Moraleja: ¡Dios nos libre de los torpes, de los rencorosos y de los falsos! Hacen daño queriendo y, a veces, sin querer.

AUTOR: FALDETE.

3 comentarios:

Manuel dijo...

Pardiez Faldete, vuestro verbo no conoce la mesura ni le arredra el entendimiento a la hora de enjuiciar las acciones del alguacil, aguacilillo y aguardiente

faldete dijo...

En llegando de tan docta testa no puedo, por menos, de dudar sobre si de un rendibú o de una felpa se trata. En cualquier caso vuecencia, así como sus letras, suponen una merced para mis entendederas.

Manuel dijo...

Es cierto, querido amigo Faldete, que no me he aclarado nada bien, y es que -¡pobre de mí!- he perdido el don de la palabra de tanto tiempo varado en dique seco.

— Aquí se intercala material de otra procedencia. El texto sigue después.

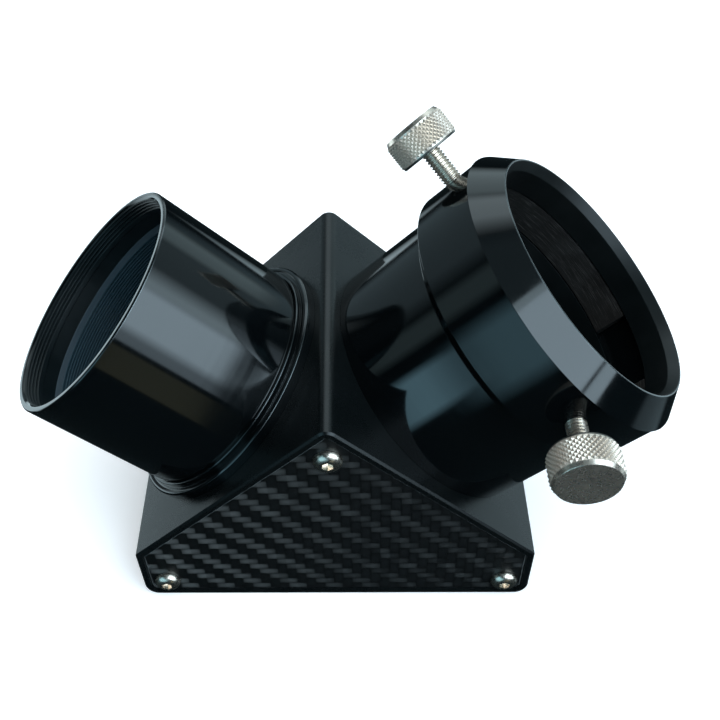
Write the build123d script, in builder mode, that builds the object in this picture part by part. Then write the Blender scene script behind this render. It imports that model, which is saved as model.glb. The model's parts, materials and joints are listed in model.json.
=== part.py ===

Intentaré explicarme mejor:
"que no entiendo a qué viene el escarnio de los alguaciles cuando la diosa de la justicia ya ha repartido sus merecidas recompensas entre unos y otros. Y que la vuestra ha sido -según veo- más que buena"
Quiero decir: "agua pasada no debería ya mover molino alguno"
En ese contexto me sorprende que un entendimiento tan priviligiado como sé que es el suyo, no le haya reprimido a la hora de fustigar a los responsables de acciones pasadas, ya que, además, afortunamente éstas han terminado bien

Pero al margen de la felpa, vaya mi más sincero rendibú para la enriquecedora prosa que exhibe en tan vana cruzada.
También quería señalarle, se lo dice alguien completamente ajeno a estos pleitos, que hasta la línea 40 yo pensé que se estaba refiriendo al problema vasco, y no acerté a encajar el relato hasta llegar a los timbales del campo de la danza tribal. Estaba sorprendido porque leyendo su relato me parecía que hablaba en clave nacionalista, algo que -como bien entenderá vuesta merced- no acertaba a comprender.